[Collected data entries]

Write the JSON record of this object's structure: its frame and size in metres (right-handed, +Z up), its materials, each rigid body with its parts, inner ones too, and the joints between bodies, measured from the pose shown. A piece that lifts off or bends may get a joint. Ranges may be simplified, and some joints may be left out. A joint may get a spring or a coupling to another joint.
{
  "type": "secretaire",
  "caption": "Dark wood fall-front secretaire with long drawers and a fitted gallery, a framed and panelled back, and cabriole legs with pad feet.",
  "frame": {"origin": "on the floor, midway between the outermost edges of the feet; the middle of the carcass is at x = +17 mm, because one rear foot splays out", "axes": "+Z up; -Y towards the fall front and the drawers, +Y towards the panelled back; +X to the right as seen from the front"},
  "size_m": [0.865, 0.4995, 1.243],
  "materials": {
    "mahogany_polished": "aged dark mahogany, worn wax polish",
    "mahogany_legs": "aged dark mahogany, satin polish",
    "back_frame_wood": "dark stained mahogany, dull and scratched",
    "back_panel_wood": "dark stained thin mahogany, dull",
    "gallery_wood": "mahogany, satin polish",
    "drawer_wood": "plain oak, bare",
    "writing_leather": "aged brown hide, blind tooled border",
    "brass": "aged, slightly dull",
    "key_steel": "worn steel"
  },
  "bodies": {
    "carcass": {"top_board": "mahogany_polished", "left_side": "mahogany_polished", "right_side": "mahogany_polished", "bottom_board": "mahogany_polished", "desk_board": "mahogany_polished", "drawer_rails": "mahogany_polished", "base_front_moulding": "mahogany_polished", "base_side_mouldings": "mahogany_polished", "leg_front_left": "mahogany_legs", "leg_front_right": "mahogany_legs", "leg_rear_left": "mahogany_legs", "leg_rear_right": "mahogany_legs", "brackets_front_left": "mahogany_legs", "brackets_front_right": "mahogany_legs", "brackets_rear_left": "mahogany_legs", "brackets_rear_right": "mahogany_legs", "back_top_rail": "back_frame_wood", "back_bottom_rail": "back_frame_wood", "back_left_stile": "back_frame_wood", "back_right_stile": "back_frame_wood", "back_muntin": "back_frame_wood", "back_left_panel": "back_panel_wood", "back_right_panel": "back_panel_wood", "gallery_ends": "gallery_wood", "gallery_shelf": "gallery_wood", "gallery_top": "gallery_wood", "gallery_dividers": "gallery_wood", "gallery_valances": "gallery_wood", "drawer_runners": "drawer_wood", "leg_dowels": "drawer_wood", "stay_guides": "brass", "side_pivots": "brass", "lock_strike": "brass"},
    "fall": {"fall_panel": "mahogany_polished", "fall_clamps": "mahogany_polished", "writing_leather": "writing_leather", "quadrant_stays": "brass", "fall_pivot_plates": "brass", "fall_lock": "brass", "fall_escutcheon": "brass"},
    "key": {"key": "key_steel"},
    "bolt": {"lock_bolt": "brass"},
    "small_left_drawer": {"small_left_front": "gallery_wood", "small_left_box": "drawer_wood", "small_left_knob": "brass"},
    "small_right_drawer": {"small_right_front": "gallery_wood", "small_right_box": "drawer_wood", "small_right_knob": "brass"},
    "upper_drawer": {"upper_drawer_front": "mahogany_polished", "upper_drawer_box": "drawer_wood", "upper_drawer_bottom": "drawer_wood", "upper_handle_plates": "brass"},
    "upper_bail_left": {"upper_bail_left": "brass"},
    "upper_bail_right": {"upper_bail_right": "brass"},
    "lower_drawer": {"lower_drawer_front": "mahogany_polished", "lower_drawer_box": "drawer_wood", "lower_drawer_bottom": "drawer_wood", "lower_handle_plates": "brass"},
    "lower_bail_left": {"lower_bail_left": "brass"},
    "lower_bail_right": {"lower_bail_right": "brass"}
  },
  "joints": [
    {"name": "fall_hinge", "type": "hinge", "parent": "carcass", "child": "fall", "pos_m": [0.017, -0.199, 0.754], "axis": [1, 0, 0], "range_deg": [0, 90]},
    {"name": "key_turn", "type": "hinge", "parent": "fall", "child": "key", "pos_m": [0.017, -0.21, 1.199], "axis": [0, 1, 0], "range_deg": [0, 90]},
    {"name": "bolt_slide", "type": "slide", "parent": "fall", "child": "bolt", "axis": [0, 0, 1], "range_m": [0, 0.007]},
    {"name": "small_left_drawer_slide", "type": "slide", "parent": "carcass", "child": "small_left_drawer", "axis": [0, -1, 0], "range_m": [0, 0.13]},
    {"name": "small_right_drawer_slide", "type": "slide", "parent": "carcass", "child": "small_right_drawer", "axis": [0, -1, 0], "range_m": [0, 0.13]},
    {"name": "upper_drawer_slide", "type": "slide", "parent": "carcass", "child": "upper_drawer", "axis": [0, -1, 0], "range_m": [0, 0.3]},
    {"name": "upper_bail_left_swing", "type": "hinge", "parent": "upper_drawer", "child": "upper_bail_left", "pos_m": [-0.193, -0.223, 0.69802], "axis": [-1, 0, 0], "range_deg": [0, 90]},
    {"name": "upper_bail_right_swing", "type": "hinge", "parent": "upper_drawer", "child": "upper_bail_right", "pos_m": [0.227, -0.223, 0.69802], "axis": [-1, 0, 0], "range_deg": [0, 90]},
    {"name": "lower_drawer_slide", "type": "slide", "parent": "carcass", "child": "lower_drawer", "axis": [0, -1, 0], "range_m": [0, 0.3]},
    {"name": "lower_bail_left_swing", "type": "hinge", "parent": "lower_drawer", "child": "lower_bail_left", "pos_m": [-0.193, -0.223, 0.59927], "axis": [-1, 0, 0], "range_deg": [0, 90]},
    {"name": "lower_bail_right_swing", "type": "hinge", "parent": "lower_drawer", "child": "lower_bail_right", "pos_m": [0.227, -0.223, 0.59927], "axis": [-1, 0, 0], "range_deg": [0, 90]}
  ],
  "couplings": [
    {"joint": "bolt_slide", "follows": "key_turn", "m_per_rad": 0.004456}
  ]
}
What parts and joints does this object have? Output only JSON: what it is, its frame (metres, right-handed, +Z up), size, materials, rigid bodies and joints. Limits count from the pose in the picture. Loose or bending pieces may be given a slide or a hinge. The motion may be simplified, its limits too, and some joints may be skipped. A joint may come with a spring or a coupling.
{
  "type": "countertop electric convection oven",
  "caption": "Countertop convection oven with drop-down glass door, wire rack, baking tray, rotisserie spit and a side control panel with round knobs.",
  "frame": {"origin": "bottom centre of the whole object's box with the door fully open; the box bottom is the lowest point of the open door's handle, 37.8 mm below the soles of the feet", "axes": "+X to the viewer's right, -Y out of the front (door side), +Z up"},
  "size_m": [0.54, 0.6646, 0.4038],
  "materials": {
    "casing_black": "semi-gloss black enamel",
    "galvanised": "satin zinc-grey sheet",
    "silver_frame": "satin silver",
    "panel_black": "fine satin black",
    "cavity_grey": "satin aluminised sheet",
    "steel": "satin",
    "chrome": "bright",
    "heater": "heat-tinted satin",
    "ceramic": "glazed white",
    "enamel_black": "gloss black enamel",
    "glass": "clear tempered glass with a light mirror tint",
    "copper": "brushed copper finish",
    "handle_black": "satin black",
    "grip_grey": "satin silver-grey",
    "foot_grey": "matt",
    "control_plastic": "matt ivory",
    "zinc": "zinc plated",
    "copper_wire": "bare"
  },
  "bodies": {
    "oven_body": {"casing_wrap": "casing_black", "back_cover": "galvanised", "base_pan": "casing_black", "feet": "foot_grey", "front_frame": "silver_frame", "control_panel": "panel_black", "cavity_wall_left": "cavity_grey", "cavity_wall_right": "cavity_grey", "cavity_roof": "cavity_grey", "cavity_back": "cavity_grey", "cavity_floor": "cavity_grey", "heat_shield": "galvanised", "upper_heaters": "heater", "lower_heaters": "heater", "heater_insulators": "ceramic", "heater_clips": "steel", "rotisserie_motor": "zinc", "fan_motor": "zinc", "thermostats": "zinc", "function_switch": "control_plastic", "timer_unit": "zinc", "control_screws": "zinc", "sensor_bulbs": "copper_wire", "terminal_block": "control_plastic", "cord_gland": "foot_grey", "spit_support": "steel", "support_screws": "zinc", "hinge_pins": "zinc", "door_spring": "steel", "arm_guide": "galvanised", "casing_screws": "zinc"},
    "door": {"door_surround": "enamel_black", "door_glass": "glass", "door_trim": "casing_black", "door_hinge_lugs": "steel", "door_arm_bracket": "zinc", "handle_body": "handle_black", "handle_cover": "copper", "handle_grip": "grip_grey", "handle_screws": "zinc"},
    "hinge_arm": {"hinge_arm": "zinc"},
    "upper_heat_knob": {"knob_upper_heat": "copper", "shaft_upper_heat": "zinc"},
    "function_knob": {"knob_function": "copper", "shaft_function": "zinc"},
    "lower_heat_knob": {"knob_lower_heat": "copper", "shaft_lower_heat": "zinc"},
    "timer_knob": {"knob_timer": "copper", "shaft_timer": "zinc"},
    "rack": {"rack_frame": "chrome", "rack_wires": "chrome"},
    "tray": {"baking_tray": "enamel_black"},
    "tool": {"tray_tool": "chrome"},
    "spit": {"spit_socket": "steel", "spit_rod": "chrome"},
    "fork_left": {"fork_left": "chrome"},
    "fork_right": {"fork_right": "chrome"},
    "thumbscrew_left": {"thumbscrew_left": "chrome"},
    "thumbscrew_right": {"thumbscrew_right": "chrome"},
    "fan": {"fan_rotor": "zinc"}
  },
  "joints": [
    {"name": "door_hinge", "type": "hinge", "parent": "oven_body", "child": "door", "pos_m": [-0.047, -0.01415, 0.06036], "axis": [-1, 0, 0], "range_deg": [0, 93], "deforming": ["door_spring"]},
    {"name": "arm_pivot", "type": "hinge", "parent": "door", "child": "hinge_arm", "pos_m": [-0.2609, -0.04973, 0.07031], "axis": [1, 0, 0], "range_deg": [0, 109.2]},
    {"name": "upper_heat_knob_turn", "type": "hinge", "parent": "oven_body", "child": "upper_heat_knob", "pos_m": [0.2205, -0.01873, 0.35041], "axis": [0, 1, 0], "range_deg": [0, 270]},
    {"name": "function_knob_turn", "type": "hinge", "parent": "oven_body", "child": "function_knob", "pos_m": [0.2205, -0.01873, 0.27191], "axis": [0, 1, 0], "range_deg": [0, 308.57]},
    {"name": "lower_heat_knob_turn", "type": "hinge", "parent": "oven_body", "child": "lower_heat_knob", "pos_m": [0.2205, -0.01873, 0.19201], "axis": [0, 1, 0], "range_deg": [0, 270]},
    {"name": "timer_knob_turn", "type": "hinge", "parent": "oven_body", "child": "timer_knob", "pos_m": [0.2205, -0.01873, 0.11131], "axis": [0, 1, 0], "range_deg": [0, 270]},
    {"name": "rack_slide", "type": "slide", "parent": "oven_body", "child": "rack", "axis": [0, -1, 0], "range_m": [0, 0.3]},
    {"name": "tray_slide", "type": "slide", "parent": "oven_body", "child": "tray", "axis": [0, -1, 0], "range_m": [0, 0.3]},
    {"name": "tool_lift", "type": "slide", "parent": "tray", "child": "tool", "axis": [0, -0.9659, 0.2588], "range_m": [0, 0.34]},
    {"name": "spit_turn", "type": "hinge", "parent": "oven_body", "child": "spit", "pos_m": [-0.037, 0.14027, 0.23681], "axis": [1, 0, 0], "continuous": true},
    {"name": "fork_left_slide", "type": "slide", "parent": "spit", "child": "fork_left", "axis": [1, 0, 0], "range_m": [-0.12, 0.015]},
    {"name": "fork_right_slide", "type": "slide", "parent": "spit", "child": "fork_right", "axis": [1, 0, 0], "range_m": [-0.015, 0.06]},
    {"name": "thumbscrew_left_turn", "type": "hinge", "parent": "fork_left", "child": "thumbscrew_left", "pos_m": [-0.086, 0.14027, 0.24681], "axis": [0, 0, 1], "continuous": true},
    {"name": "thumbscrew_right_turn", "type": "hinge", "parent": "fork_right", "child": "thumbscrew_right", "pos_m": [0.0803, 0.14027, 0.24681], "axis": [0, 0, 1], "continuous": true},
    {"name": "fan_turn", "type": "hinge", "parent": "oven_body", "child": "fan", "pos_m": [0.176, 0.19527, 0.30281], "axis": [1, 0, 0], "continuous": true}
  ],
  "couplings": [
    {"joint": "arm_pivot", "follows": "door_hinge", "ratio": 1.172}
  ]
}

What the exercise asks
Consider the entries above and return each line with the string "bodies".

Worked answer
Write the JSON record of this object's structure: its frame and size in metres (right-handed, +Z up), its materials, each rigid body with its parts, inner ones too, and the joints between bodies, measured from the pose shown. A piece that lifts off or bends may get a joint. Ranges may be simplified, and some joints may be left out. A joint may get a spring or a coupling to another joint.
  "bodies": {
What parts and joints does this object have? Output only JSON: what it is, its frame (metres, right-handed, +Z up), size, materials, rigid bodies and joints. Limits count from the pose in the picture. Loose or bending pieces may be given a slide or a hinge. The motion may be simplified, its limits too, and some joints may be skipped. A joint may come with a spring or a coupling.
  "bodies": {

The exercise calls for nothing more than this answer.